-- start --

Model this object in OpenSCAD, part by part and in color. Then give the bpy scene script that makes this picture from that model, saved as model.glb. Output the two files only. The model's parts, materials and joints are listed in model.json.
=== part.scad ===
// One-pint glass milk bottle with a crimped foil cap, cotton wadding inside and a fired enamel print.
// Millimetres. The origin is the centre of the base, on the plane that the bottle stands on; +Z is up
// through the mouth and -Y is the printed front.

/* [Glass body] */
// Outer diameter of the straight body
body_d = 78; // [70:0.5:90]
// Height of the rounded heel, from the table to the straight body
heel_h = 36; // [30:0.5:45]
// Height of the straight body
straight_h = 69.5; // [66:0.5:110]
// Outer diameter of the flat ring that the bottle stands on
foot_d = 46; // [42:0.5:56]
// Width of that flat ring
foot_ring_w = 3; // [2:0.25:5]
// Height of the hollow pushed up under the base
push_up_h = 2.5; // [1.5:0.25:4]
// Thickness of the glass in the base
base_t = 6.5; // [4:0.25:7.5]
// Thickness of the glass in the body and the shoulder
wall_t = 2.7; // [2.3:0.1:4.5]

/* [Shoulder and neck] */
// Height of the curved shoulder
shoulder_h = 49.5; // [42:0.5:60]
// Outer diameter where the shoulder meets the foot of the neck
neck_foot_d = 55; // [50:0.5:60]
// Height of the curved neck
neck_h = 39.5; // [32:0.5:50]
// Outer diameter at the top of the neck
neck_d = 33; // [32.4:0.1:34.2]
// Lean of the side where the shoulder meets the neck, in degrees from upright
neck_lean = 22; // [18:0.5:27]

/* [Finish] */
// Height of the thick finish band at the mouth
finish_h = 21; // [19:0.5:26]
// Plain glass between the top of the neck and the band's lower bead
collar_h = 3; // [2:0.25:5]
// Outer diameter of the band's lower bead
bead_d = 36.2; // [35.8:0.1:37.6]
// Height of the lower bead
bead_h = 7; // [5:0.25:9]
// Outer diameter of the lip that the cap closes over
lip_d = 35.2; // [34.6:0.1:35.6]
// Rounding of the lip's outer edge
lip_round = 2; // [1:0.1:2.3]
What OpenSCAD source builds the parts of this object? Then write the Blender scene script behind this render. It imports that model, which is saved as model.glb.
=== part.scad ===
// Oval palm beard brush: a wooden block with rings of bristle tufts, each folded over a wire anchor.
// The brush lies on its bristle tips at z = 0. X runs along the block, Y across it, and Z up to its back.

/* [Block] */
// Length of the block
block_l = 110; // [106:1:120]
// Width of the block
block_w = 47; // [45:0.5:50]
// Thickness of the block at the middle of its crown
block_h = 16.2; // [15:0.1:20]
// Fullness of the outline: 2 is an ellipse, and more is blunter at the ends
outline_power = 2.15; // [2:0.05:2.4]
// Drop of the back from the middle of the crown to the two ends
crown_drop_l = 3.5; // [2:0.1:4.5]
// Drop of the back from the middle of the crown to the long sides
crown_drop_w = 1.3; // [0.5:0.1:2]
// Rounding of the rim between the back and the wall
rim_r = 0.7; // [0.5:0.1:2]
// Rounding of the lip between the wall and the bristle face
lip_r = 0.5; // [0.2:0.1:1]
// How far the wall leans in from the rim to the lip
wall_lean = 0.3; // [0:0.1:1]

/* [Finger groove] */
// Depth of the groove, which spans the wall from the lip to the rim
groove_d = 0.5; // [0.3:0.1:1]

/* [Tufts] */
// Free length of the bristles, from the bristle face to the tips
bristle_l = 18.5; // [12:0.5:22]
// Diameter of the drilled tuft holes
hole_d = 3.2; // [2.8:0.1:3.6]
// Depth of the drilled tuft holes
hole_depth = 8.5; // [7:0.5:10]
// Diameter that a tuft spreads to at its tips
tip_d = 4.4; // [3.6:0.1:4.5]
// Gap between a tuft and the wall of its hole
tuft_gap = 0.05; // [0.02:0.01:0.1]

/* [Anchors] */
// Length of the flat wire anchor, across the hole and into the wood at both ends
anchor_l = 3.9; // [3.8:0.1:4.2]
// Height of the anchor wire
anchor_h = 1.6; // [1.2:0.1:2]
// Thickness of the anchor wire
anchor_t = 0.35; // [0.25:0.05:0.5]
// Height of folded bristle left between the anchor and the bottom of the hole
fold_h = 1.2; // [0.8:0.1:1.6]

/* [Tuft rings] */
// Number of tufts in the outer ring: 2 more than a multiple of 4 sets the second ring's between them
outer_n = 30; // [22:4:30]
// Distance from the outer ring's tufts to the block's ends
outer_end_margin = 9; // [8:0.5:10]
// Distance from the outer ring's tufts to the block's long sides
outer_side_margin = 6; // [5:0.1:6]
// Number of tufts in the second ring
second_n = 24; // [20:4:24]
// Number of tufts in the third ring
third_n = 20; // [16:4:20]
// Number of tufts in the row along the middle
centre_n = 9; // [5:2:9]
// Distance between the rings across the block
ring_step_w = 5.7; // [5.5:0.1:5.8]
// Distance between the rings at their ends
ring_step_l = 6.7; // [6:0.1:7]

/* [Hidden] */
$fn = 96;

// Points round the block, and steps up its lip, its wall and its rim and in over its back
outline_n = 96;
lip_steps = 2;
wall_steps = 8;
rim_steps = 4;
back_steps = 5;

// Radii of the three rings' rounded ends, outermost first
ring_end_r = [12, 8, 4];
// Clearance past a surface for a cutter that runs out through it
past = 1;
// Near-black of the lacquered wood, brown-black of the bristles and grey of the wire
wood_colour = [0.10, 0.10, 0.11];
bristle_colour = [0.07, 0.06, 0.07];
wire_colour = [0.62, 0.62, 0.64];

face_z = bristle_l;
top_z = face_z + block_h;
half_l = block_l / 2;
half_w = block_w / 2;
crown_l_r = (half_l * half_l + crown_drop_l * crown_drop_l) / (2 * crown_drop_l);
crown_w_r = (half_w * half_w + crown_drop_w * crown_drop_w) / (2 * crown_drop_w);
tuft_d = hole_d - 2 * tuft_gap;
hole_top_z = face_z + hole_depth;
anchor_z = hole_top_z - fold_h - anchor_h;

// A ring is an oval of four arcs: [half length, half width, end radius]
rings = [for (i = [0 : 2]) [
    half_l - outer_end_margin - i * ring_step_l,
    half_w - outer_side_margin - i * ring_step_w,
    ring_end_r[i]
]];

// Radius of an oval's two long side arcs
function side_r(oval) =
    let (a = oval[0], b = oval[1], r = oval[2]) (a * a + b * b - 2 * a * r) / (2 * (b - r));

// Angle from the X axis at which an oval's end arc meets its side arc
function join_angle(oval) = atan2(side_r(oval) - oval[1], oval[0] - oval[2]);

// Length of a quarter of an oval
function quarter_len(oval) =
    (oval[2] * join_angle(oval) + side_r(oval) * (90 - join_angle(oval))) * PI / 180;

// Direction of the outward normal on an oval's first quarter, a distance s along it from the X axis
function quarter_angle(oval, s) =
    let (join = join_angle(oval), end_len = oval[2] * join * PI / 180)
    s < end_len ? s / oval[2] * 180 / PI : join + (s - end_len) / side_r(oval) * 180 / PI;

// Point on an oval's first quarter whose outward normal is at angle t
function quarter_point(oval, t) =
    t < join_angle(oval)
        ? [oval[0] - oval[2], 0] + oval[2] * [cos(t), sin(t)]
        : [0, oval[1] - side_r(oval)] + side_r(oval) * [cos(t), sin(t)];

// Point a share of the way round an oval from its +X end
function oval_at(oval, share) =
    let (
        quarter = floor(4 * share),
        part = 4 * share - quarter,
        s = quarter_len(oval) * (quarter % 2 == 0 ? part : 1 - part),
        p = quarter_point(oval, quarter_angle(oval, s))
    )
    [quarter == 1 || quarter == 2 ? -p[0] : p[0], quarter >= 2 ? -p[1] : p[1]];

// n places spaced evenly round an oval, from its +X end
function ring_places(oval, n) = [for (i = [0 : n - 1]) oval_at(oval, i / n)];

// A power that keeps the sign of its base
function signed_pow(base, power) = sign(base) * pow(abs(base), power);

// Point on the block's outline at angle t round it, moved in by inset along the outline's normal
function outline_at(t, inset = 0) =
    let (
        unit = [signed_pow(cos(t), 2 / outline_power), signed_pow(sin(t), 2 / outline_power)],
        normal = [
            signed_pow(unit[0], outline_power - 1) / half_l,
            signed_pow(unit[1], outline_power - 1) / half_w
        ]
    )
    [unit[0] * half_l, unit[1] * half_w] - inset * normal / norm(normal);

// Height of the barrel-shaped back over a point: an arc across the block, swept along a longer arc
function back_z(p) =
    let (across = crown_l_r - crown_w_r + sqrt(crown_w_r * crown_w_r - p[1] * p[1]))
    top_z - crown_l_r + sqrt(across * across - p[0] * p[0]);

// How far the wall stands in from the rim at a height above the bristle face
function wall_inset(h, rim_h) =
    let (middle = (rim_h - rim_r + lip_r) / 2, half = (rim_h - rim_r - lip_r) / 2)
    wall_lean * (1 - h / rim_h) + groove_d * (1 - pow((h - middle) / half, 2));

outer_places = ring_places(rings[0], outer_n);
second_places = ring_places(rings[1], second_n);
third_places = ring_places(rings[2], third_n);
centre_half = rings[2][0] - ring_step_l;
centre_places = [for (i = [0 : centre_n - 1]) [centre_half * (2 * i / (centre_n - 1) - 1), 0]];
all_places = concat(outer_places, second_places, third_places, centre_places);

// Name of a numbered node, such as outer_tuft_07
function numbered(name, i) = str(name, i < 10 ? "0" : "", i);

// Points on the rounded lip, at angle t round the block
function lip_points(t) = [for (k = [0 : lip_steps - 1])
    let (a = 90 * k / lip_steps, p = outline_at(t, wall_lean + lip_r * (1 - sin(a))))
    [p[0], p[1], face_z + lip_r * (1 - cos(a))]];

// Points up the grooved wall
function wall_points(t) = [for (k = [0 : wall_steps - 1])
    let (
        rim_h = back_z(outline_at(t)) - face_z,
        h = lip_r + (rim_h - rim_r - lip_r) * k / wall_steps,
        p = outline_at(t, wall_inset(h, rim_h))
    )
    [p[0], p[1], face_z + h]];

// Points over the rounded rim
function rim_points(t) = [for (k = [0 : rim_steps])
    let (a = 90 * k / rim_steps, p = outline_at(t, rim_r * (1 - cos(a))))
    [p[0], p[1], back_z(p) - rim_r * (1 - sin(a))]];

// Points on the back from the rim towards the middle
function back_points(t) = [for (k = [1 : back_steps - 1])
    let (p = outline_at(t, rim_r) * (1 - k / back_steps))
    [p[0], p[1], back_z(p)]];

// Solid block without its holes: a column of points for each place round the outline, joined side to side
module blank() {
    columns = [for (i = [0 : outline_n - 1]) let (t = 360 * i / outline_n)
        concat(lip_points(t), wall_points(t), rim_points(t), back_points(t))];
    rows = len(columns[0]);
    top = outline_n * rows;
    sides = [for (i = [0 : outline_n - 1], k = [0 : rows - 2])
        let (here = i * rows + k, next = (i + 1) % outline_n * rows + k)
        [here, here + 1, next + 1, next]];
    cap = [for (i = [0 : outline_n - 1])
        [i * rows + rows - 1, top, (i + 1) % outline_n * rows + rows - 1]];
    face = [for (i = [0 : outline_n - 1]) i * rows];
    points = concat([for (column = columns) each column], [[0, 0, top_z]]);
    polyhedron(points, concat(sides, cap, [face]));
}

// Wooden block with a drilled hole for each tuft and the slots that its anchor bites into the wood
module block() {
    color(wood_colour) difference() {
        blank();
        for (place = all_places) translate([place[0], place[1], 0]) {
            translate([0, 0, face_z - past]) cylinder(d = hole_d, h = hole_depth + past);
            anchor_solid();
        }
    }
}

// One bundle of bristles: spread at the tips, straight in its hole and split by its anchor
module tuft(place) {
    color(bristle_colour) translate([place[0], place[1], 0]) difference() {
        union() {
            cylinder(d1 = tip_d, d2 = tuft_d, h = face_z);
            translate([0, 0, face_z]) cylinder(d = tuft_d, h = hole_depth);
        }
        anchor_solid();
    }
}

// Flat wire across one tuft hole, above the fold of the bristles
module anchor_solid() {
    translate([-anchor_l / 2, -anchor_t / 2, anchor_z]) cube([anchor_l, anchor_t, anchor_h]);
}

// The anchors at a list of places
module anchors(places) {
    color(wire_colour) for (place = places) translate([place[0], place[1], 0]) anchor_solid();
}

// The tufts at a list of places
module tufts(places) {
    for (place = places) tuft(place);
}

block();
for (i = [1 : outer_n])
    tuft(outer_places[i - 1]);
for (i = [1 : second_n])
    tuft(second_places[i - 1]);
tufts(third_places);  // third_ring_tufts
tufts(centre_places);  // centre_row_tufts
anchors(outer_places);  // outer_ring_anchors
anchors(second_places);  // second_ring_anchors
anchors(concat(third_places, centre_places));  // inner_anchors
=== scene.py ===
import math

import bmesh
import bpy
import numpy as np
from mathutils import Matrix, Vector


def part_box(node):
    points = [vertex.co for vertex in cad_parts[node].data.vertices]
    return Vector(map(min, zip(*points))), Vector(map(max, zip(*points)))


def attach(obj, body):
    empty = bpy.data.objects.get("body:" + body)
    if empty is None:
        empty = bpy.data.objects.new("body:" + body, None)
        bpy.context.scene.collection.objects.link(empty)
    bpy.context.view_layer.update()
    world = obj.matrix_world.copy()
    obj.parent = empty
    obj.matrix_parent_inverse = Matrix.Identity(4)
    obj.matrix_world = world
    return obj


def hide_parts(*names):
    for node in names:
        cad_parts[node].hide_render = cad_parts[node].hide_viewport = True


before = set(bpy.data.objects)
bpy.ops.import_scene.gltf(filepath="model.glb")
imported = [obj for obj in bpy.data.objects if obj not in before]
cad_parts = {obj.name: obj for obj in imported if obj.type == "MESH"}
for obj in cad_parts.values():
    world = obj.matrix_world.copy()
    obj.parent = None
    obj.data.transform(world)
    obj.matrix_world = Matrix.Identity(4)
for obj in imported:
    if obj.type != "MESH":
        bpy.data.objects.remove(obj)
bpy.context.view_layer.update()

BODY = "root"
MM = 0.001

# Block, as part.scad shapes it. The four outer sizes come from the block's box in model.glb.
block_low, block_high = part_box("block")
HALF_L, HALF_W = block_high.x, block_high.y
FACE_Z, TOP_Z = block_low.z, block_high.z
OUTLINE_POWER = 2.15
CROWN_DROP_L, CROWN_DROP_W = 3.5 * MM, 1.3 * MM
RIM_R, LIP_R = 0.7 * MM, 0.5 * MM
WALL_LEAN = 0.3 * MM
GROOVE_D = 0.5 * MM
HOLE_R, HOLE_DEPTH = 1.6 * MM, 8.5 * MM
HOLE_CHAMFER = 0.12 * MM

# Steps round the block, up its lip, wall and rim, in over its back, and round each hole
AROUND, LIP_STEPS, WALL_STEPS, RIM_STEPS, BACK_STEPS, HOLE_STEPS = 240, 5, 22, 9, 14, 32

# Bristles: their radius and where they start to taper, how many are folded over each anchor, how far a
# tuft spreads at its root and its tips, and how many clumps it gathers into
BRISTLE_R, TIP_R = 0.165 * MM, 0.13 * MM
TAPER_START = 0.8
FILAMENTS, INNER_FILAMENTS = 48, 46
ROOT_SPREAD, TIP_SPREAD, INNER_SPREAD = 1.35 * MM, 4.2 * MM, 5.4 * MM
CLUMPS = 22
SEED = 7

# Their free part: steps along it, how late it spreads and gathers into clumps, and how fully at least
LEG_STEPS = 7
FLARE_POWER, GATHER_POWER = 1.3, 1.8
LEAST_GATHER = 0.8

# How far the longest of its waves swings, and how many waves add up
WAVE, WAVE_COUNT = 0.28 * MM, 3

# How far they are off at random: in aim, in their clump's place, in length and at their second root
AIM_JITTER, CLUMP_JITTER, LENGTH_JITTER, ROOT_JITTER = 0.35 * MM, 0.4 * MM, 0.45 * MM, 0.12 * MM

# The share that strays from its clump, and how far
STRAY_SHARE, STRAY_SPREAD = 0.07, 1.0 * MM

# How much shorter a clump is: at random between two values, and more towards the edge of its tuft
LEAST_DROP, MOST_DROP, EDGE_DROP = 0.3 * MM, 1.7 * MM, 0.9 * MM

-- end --

## Aim of the task
Across the data, tally the lines containing "Then" and give back the number alone.

## Response for this exercise
2